The Existing FAS 5 Standard

FAS 5 has governed accruals and disclosures of loss contingencies since 1975. It holds that a charge to income must be accrued if (a) current information indicates that a loss contingency is probable and (b) the amount of loss can be reasonably estimated. FAS 5, para. 8. Even when an accrual is not mandated, disclosure of the loss contingency is required if there is at least a reasonable possibility that a loss or additional loss will occur. FAS 5, para. 10. Disclosure is not required if the loss contingency is an unasserted claim that the potential claimant appears to be unaware of, unless the loss contingency is probable and an unfavorable outcome is a reasonable possibility. Id. In practice, these requirements have led many companies to disclose limited information about environmental loss contingencies, given the uncertainties that often surround the probability and magnitude of environmental losses. Critics2 have repeatedly argued for expanded environmental disclosure requirements, but without much success to date.

The Proposed New Standard

FASB now proposes to require expanded disclosure of certain loss contingencies, starting in fiscal years ending after December 15, 2008 – thereby capturing Form 10-Ks filed for calendar year 2008.  The proposal does not rescind FAS 5, but it "replaces the disclosure requirements in Statement 5" for loss contingencies that are recognized under FAS 5, as well as for those that exist but currently would not need to be recognized under FAS 5. The proposal addresses only loss contingencies that are "liabilities," leaving unchanged the disclosure requirements under FAS 5 for loss contingencies arising from the impairment of assets. Since environmental loss contingencies fall overwhelmingly into the category of "liabilities," the proposed rule – not FAS 5 – will set the disclosure standard for environmental loss contingencies.

The most important changes called for in the new standard are:

  • FAS 5 would no longer be the standard governing the disclosure of loss contingencies that are liabilities. The new standard would govern such disclosures while leaving FAS 5 as the governing standard for loss contingencies that are asset impairments.3
  • Qualitative disclosure obligations would be greatly extended to include, "at a minimum," a description of the contingency, how it arose, its legal basis, its current status, the most likely outcome, the timing of the outcome, the factors affecting the outcome, key assumptions in analyzing the outcome, and the qualitative and quantitative aspects of rights to recovery through insurance or indemnity.
  • A tabular array of aggregated loss contingencies would need to be provided with every statement of income to show the increase/decrease in loss contingencies, payouts, estimates, recoveries from insurance, etc. over the reporting period.
  • Significant aspects of the tabular reconciliation would need to be discussed, and companies would be required to identify the line items in the statement of financial position in which loss contingencies are recognized.
  • Disclosure would be required even for a loss contingency liability that is not reasonably possible, if it is expected to be resolved "in the near term" (one year or less) and it "could" have a "severe" impact on the company.
  • Even when disclosure would be prejudicial to the outcome of the contingency itself (e.g., disclosure of unasserted claims against the company), it must be disclosed in an aggregated (higher level) format such as the tabular reconciliation unless, in a "rare" instance, even aggregated disclosure would be prejudicial, in which case only the specific information that would be prejudicial may be withheld.

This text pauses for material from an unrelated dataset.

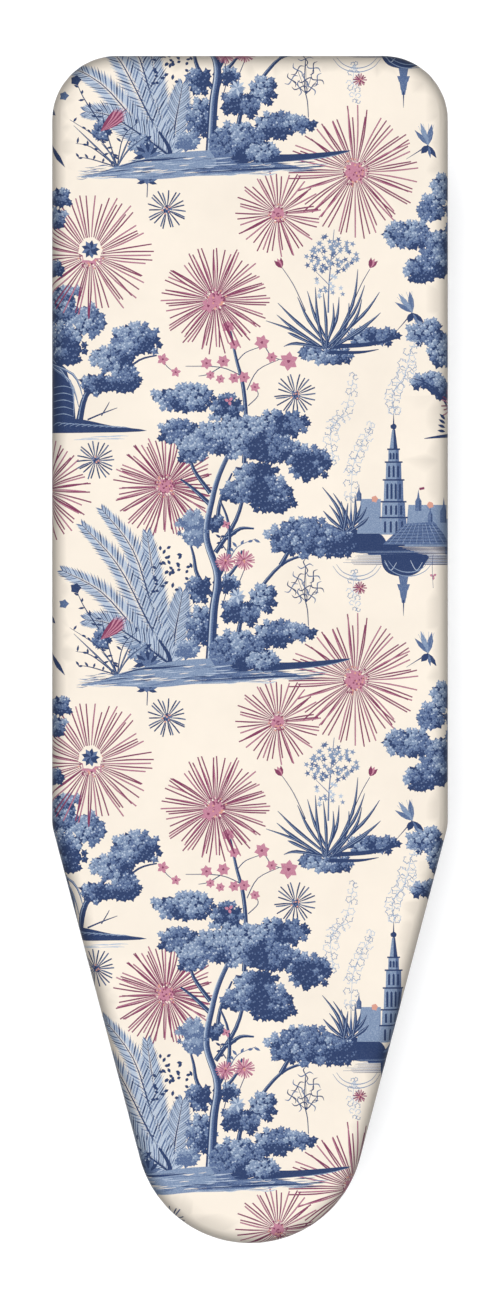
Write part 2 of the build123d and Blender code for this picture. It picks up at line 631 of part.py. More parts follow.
# ------------------------------------------------------------------ the middle pivot
BOLT_HEAD_R = 6.5
BOLT_HEAD = 5.0
NUT_THICK = 5.0
BOLT_START_X = INNER_X - TUBE_R - GAP
BOLT_END_X = OUTER_X + TUBE_R + NUT_THICK + GAP
SPACER_R = 8.0
with BuildPart() as cross_bolts:
    for sign in (-1, 1):
        with BuildSketch(Plane.YZ.offset(sign * BOLT_START_X)):
            with Locations((CROSS_Y, CROSS_Z)):
                Circle(PIN_R)
        extrude(amount=sign * (BOLT_END_X - BOLT_START_X))
        with BuildSketch(Plane.YZ.offset(sign * BOLT_START_X)):
            with Locations((CROSS_Y, CROSS_Z)):
                RegularPolygon(BOLT_HEAD_R, 6)
        extrude(amount=-sign * BOLT_HEAD)
write(cross_bolts, "cross_bolts")

with BuildPart() as cross_nuts:
    for sign in (-1, 1):
        with BuildSketch(Plane.YZ.offset(sign * (OUTER_X + TUBE_R))):
            with Locations((CROSS_Y, CROSS_Z)):
                RegularPolygon(BOLT_HEAD_R, 6)
                Circle(PIN_R, mode=Mode.SUBTRACT)
        extrude(amount=sign * NUT_THICK)
write(cross_nuts, "cross_nuts")

with BuildPart() as cross_spacers:
    for sign in (-1, 1):
        with BuildSketch(Plane.YZ.offset(sign * (INNER_X + TUBE_R + GAP))):
            with Locations((CROSS_Y, CROSS_Z)):
                Circle(SPACER_R)
                Circle(PIN_R, mode=Mode.SUBTRACT)
        extrude(amount=sign * (OUTER_X - INNER_X - 2 * TUBE_R - GAP))
write(cross_spacers, "cross_spacers")

# ------------------------------------------------------------------ the sliding axle and its rod
AXLE_PAST = 3.0  # axle past the outside of the leg tubes
AXLE_HALF = INNER_X + TUBE_R + AXLE_PAST
AXLE_CAP_R = 8.0
AXLE_CAP_LENGTH = 4.0
EYE_R = 10.5
EYE_HALF = 10.0
BUSH_R = 11.0
BUSH_EYE_GAP = 0.5
BUSH_WALL_GAP = 1.0
BUSH_START_X = EYE_HALF + BUSH_EYE_GAP
BUSH_END_X = CHANNEL_HALF - SHEET - BUSH_WALL_GAP
with BuildPart() as slide_axle:
    with BuildSketch(Plane.YZ.offset(-AXLE_HALF)):
        with Locations((AXLE_Y, PIVOT_Z)):
            Circle(AXLE_R)
    extrude(amount=2 * AXLE_HALF)
write(slide_axle, "slide_axle")

with BuildPart() as axle_caps:
    for sign in (-1, 1):
        with BuildSketch(Plane.YZ.offset(sign * (INNER_X + TUBE_R))):
            with Locations((AXLE_Y, PIVOT_Z)):
                Circle(AXLE_CAP_R)
        extrude(amount=sign * AXLE_CAP_LENGTH)
        with BuildSketch(Plane.YZ.offset(sign * (INNER_X + TUBE_R))):
            with Locations((AXLE_Y, PIVOT_Z)):
                Circle(AXLE_R)
        extrude(amount=sign * (AXLE_HALF - INNER_X - TUBE_R), mode=Mode.SUBTRACT)
write(axle_caps, "axle_caps")

with BuildPart() as slide_bushes:
    for sign in (-1, 1):
        with BuildSketch(Plane.YZ.offset(sign * BUSH_START_X)):
            with Locations((AXLE_Y, PIVOT_Z)):
                Circle(BUSH_R)
                Circle(AXLE_R, mode=Mode.SUBTRACT)
        extrude(amount=sign * (BUSH_END_X - BUSH_START_X))
write(slide_bushes, "slide_bushes")

ROD_LENGTH = 580.0
with BuildPart() as slide_rod:
    with BuildSketch(Plane.XZ.offset(-(AXLE_Y + ROD_LENGTH))):
        with Locations((0, PIVOT_Z)):
            Circle(ROD_R)
    extrude(amount=ROD_LENGTH)
    with BuildSketch(Plane.YZ.offset(-EYE_HALF)):
        with Locations((AXLE_Y, PIVOT_Z)):
            Circle(EYE_R)
    extrude(amount=2 * EYE_HALF)
    with Locations((0, AXLE_Y, PIVOT_Z)):
        Cylinder(AXLE_R + RUNNING, 4 * EYE_HALF, rotation=(0, 90, 0), mode=Mode.SUBTRACT)
write(slide_rod, "slide_rod")

ROD_CAP_R = 7.5
ROD_CAP_LENGTH = 16.0
ROD_CAP_WALL = 3.0
ROD_CAP_EDGE_R = 2.0
rod_end_y = AXLE_Y + ROD_LENGTH
with BuildPart() as rod_cap:
    with BuildSketch(Plane.XZ.offset(-(rod_end_y + ROD_CAP_WALL))):
        with Locations((0, PIVOT_Z)):
            Circle(ROD_CAP_R)
    extrude(amount=ROD_CAP_LENGTH)
    fillet(rod_cap.faces().sort_by(Axis.Y)[-1].edges(), radius=ROD_CAP_EDGE_R)
    with BuildSketch(Plane.XZ.offset(-rod_end_y)):
        with Locations((0, PIVOT_Z)):
            Circle(ROD_R)
    extrude(amount=ROD_CAP_LENGTH, mode=Mode.SUBTRACT)
write(rod_cap, "rod_cap")
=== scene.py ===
import json
import math
import random

import bmesh
import bpy
import numpy as np
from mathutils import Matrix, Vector, geometry, kdtree, noise


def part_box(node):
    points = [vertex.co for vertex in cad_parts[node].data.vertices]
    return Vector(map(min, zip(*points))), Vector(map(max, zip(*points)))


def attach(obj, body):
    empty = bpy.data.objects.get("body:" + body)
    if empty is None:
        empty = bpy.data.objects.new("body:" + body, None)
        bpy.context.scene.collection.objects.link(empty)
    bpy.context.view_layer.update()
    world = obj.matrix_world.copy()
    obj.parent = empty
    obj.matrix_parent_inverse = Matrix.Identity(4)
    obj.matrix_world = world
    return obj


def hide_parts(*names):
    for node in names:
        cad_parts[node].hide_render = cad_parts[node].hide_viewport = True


# The looks of a folding ironing board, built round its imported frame: metres, +Z up, nose to -Y.
# The printed cover is drawn flat, in millimetres, then wrapped over the board's rolled edge.

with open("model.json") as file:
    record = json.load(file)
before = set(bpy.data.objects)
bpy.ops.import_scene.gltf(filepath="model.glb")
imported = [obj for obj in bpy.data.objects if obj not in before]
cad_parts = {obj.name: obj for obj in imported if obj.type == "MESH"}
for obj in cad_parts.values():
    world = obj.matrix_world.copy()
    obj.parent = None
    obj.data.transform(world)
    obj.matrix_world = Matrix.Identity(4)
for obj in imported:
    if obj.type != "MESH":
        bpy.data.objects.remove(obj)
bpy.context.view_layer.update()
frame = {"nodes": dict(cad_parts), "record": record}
MM = 0.001

COVER_LOW, COVER_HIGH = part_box("cover")
HALF_WIDTH = COVER_HIGH.x / MM
HALF_LENGTH = COVER_HIGH.y / MM
TOP_Z = COVER_HIGH.z / MM
COVER_DEPTH = (COVER_HIGH.z - COVER_LOW.z) / MM

# ------------------------------------------------------------------ camera, lights and floor
CAMERA_HEIGHT = 8.0  # above the ironing surface
VIEW_HEIGHT = 1.3115  # length of the picture on the ironing surface
SENSOR = 36.0
world = bpy.data.worlds.new("studio")
bpy.context.scene.world = world
world.use_nodes = True
sky = world.node_tree.nodes["Background"].inputs
sky["Color"].default_value = (0.95, 0.97, 1.0, 1)
sky["Strength"].default_value = 0.11
bpy.context.scene.view_settings.view_transform = "Standard"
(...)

Responding to these new disclosure requirements is complicated by the proposed effective date, which captures the next Form 10-K season. FASB staff had recommended an effective date a year later, allowing companies time to adjust, but the FASB advanced the date. It remains to be seen whether the FASB will stand by its schedule after public comments are received.

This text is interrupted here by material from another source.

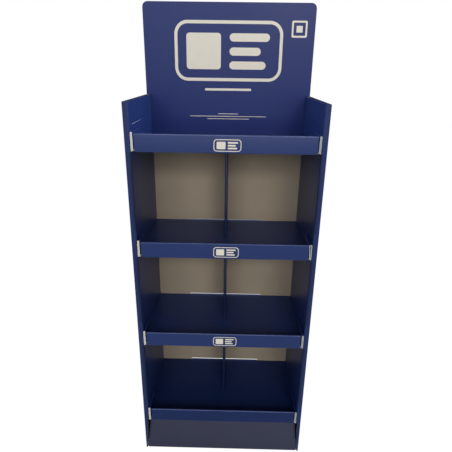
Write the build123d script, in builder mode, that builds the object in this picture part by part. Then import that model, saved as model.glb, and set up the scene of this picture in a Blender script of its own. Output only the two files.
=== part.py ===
"""A floor-standing display of folded corrugated board, sizes in millimetres.

A wrap of one sheet makes the two hollow side walls and the back. Four shelf trays, each
folded from one sheet, hang in slots of the wrap. Three dividers stand on the lower trays,
a header card stands behind the top tray, and a sloped kick panel and three slotted ribs
carry the bottom tray. X runs to the right, Y to the back and Z up, and the origin is at
the middle of the base.
"""

import os

from build123d import *

# Board
board = 3.0                     # thickness of the corrugated board
fold_inner_radius = 0.2         # inside of a tight fold
roll_flat = 0.2                 # flat left on the crown of a wall rolled back on itself
fit_gap = 0.3                   # play between two pieces that seat on each other
slot_play = 0.5                 # play round a tab in its slot
overrun = 1.0                   # how far a cut runs past the board

# Wrap: hollow sides and back
wrap_width = 600.0
wrap_depth = 360.0
wrap_height = 1316.5
spine_inner_radius = 1.2        # inside of the two folds on a side wall's front edge
spine_flat = 10.0               # flat between those folds
bottom_light_gap = 7.0          # room over the bottom tray's back tab, which lets light in
lower_light_gap = 4.8
upper_light_gap = 2.4
wall_slit_height = 1.2          # spare slit in each inner wall, over the top tray
wall_slit_front = 36.0
wall_slit_back = 188.0
wall_slit_rise = 23.0           # above the lip of the top tray

# Shelf trays
tray_count = 4
bottom_tray_rise = 139.8        # floor to the lower edge of the bottom lip
top_lip_drop = 90.0             # top of the wrap down to the top of the highest lip
lip_height = 54.0
left_cheek_rise = 5.5           # over the lip
right_cheek_rise = 1.0
cheek_end_rise = 2.5            # a cheek's outer leaf ends this much over the lip's lower edge
cheek_depth = 95.0
lip_end_gap = 4.0               # open corner between the lip and a cheek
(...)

Meeting the Challenges Ahead

The new standard works major change in the breadth and detail of information that would need to be disclosed and discussed starting next 10-K season. While many companies have the relevant information at hand, most will need to adapt their disclosure protocols and practices to capture the relevant information and prepare it in a format that works with the new standard. In addition, the company's disclosure team should be briefed and, as necessary, trained in the new emphasis on qualitative disclosure. Finally, companies should consider carefully how to use the remaining 10-Q opportunities in 2008 to lay some foundation for the new information to come early next year, to avert a sense of surprise among shareholders and investors.


1 The proposal, like FAS 5, is not limited to environmental loss contingencies, and it does not establish a higher or different standard for environmental loss contingencies compared to other loss contingencies.

2 For example, the Rose Foundation (www.rosefdn.org) and CERES (www.ceres.org).

3A few specified liabilities would still be governed by FAS 5, notably guarantees and certain insurance and employment-related matters.